“And there were in the same country shepherds abiding in the field, keeping watch over their flock by night.
“And, lo, the angel of the Lord came upon them, and the glory of the Lord shone round about them: and they were sore afraid.
“And the angel said unto them, Fear not: for, behold, I bring you good tidings of great joy, which shall be to all people.
“For unto you is born this day in the city of David a Saviour, which is Christ the Lord.
“And this shall be a sign unto you; Ye shall find the babe wrapped in swaddling clothes, lying in a manger.
“And suddenly there was with the angel a multitude of the heavenly host praising God, and saying,
“Glory to God in the highest, and on earth peace, good will toward men.”
FENWICK — This passage, from the book of Luke, explains the Christmas story with a fluidity and beauty that, in more than 2,000 years, has yet to be matched. More than one believer, and some who do not, have dreamed of witnessing the story of Christ’s birth first-hand, as it unfolded in the hills and fields surrounding long-ago Bethlehem.
Barring time travel, that’s out. But thanks to the faith, dedication and hard work of some of the congregation of Shiloh Community Church, in Orleans Township, the next best thing will be available from 6 to 8 p.m. Dec. 13 and 14 at the church’s campground, God’s Restful Acres.
Located at 1494 Jones Road in Fenwick, more than 110 members of the church’s “family” have spent the past several weeks building sets, designing costumes and handling countless behind the scenes chores for what may well be the most elaborate live Nativity since the original.
According to organizer Candi Huntley, who created the dozens of costumes worn by Nativity cast members, the effort has been nothing if not a communal one. From prepping the campground to baking cookies to handling promotion and wrangling the Nativity’s live animal cast, it has been a work brought about by many willing hands.
The rewards, Huntley said, are more than worth it.
“This has generated a lot of excitement within Shiloh and neighboring communities,” Huntley said. “The Living Nativity has brought our church family closer as we use our God given gifts for the community around us.”
Rather than producing the usual static, set-piece Nativity, Huntley and her fellow volunteers opted to make their offering more elaborate and interactive. Several “stations” have been set up along the campground’s gently winding pathways.
Cast members and narrators are prepared with scripts that breathe life into the familiar Bible story. Visitors will be transported to various passages as they are acted out. The well-known highlights of Christ’s birth — the angels’ appearance before the shepherds, the three wise men following the star, and of course the young Mary and Joseph coming from afar to the fabled Bethlehem stable — all are brought to life as the story unfolds.
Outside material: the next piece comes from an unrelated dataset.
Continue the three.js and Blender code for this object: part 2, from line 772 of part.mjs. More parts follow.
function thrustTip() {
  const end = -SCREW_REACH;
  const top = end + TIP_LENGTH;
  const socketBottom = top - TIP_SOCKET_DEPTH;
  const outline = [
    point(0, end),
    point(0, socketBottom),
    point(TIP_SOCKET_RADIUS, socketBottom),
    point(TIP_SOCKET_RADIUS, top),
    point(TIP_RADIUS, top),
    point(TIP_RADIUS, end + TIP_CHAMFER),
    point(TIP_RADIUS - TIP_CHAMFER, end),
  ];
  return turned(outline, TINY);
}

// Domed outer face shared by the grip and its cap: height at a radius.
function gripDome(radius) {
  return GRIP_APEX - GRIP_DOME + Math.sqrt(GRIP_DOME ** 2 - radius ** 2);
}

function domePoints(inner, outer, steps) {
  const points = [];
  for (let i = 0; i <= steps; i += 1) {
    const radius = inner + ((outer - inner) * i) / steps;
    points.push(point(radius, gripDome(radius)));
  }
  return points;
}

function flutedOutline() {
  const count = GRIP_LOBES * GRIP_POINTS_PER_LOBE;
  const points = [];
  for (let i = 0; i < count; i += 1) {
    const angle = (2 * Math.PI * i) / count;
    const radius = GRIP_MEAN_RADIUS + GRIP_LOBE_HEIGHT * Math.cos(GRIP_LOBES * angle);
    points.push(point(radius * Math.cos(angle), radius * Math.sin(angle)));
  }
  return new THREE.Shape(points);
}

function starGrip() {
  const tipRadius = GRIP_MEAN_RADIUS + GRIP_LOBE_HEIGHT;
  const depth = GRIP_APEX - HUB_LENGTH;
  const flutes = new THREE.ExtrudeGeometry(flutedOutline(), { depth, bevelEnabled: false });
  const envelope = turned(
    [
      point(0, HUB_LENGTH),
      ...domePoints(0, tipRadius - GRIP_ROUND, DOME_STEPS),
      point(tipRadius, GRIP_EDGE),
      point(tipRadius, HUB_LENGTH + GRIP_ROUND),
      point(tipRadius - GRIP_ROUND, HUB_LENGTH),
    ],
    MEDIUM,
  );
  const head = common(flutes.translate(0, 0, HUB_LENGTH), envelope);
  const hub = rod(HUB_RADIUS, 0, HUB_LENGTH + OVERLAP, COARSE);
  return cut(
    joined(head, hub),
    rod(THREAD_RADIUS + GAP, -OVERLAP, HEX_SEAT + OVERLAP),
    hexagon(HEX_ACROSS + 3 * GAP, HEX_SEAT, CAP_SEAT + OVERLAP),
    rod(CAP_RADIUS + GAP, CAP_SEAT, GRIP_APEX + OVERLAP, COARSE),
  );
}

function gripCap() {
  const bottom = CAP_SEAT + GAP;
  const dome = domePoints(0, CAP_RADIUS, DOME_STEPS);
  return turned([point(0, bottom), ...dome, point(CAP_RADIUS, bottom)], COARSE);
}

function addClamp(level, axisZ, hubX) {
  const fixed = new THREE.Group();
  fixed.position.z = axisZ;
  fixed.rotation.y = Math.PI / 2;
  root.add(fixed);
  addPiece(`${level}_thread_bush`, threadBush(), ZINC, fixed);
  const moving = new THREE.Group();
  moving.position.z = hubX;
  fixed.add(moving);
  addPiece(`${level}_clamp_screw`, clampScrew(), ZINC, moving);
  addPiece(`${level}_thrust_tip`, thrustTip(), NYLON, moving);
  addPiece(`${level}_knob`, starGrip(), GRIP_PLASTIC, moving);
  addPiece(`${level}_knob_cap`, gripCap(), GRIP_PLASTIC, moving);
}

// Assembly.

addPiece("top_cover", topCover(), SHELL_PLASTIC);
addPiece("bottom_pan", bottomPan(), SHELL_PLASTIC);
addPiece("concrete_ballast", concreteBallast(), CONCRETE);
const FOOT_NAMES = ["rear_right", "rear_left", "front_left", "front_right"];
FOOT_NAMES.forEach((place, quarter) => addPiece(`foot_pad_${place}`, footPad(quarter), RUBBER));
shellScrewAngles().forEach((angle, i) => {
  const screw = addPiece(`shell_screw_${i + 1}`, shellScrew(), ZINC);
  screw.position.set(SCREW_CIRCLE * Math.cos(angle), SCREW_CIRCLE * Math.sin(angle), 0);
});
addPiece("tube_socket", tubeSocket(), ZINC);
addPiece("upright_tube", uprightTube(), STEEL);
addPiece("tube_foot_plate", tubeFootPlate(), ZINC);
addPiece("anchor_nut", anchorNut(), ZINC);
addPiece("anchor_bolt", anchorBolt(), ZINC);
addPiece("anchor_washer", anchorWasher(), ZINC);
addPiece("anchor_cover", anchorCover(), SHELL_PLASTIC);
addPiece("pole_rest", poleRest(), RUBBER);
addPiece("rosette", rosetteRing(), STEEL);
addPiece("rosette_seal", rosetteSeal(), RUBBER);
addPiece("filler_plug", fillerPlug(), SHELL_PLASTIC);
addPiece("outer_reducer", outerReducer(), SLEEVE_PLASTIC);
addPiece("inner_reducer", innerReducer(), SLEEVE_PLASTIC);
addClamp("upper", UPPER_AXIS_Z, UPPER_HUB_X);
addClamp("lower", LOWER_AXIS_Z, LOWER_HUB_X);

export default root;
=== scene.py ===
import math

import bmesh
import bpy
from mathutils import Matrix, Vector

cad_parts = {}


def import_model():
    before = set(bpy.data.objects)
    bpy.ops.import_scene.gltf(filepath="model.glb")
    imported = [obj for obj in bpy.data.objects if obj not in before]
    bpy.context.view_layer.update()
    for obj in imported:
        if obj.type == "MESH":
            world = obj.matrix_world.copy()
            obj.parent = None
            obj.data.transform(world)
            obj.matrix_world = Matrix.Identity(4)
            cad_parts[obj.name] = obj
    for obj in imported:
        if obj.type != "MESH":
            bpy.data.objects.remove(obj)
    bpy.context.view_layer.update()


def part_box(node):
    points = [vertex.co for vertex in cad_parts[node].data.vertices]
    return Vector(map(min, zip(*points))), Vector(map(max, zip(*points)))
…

Brent Eubank, who portrays Joseph, said he is anxious to put all the rehearsals into action.
“I am very excited about this opportunity to put to life the story that I have heard for so many years,” Eubank said. “I really think that in the glitz and glamour of the season, it is important to realize just how simple the Christmas story is. Hopefully, our Live Nativity walkthrough will give people a glimpse at the history behind the holiday.”
Those who might have trouble navigating the well-groomed trails on foot may take advantage of a horse-drawn wagon, provided by horse breeder Jason Hardy. The majestic woodland through which the trail winds only serves to add beauty and atmosphere to the event.
Huntley said the congregation hopes the Nativity will help visitors experience the Christmas Story in a new and compelling way.
“It opens up a dialogue about what Christmas really means and how its message impacts all of our lives,” Huntley said. “For a few minutes, you can step back in time, from our incredibly busy lives, to a simpler time when, on that one night, a baby’s cry changed the world forever.”